I highlight the possibility of massive corruption across Europe in the defense domain in light of the allegations that Putin runs a deeply corrupt and ‘kleptocratic’ regime. That story has been incessantly promoted in our newspapers and electronic media ever since the start of the Information War in 2007. Somehow, somewhere those hundreds of billions supposedly pilfered from the Russian state by Putin & Co. and salted away in foreign bank accounts seem to have gone to build Russian defenses. Judging by what we see on the battlefield of Ukraine today, those assets were in fact invested in building the world’s largest store of munitions and industrial capacity relevant to the biggest ground war in European history since 1945. What we do not see yet, thank heavens, is the Russian investment in strategic nuclear weapons systems, including their hypersonic missiles on land, sea and air. The nuclear dimension places Russia as much as a decade in the lead in the arms race with the USA.
Quite separately from the fashionable topic of the strategic autonomy of Europe, there was a lot of talk in the past decade about aligning defense priorities, about better coordinating military production and procurement among EU member states. Judging by the present situation, we might conclude that nothing worthwhile occurred. Did U.S. meddling have something to do with these failures of Europe to stand on its own two feet, or was it the incompetence of European leaders who came to the fore in deeply flawed electoral processes and dependence on formation of coalition governments that lack policy principles and exist only for the sake of seizing and holding power.

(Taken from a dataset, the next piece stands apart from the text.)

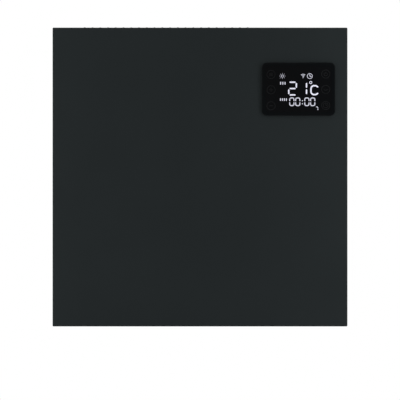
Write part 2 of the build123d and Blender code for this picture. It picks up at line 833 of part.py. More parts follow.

Until these questions are asked and answered satisfactorily, the idea of any fix to the European security architecture is pointless.
It would be nice, though I imagine it is asking too much of them, if the attendees at the Munich Security Conference that opens this weekend spent a few minutes pondering the questions I have posed. Given their refusal to receive a Russian delegation, they will have plenty of idle time on their hands.